Creating safe and credible routes to speak up is equally important. Employees need confidence that concerns about microaggressions will be taken seriously, handled sensitively, and lead to learning and change rather than defensiveness or retaliation. Informal resolution processes, restorative conversations, and skilled facilitation can often be more effective than formal disciplinary routes, particularly where intent is unclear, but harm is real.
Managers play a pivotal role. They should be equipped to notice patterns, interrupt harmful behaviour in the moment, and follow up appropriately. This includes modelling curiosity, acknowledging harm, and supporting both those affected and those who may have caused offence to learn and change. Without this capability, microaggressions are likely to persist unchecked at a team level.
Finally, organisations should use data and insight to inform action. This might include analysing staff survey results, exit interview themes, grievance data, and qualitative feedback from staff networks.

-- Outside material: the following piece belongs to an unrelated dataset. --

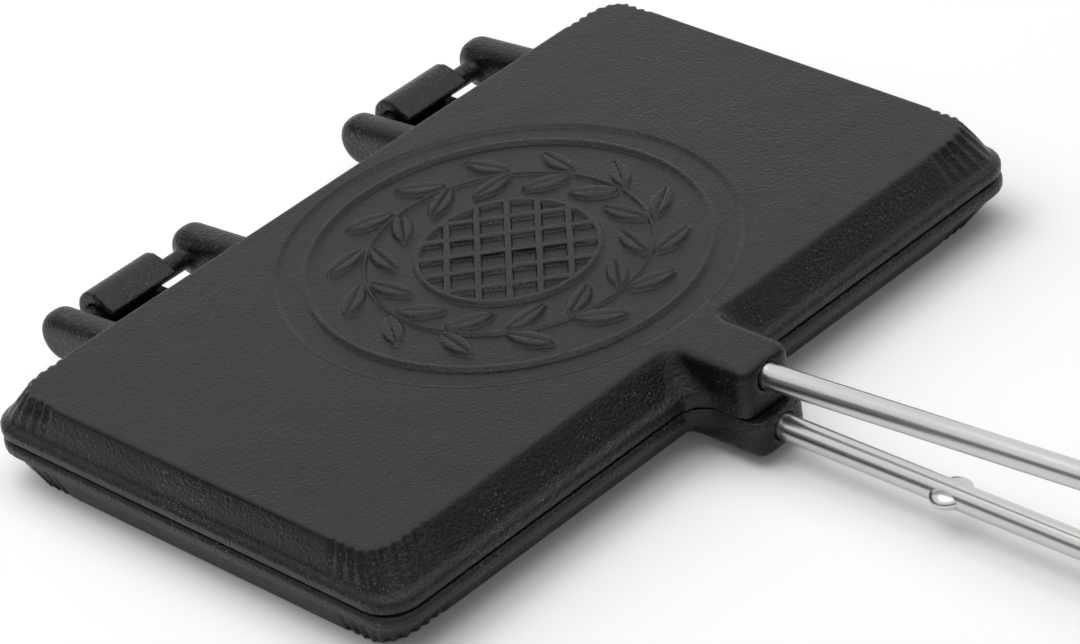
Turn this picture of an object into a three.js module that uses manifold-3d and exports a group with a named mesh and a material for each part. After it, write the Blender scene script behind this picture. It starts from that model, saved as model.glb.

Patterns often reveal where microaggressions are most prevalent and which groups are most affected, allowing for targeted interventions rather than generic responses.
Conclusion
Addressing microaggressions in the workplace is not about policing language or creating fear of saying the wrong thing. It is about building cultures of respect, accountability, and learning where everyone feels valued and able to contribute. For inclusive leaders, this work requires courage, consistency, and a willingness to engage with discomfort.
Microaggressions thrive in ambiguity and silence. They diminish when leaders are clear about expectations, responsive to impact, and committed to continuous improvement. By naming the issue, investing in capability, and embedding inclusive behaviours into everyday leadership practice, organisations can begin to dismantle the subtle barriers that hold people back.
Where workplaces are increasingly diverse, and public expectations around equity are rising, addressing microaggressions is a core component of effective leadership, good governance, and sustainable performance. Organisations that take this seriously will not only reduce harm but will also unlock greater trust, engagement, and innovation across their workforce.
Ultimately, tackling microaggressions is about aligning values with behaviour. It is about ensuring that inclusion is not just something organisations say, but something people feel, every day, in how they are treated, heard, and respected at work.
What has been your experience of addressing microaggressions in your organisation? What has worked well, and where have you faced challenges?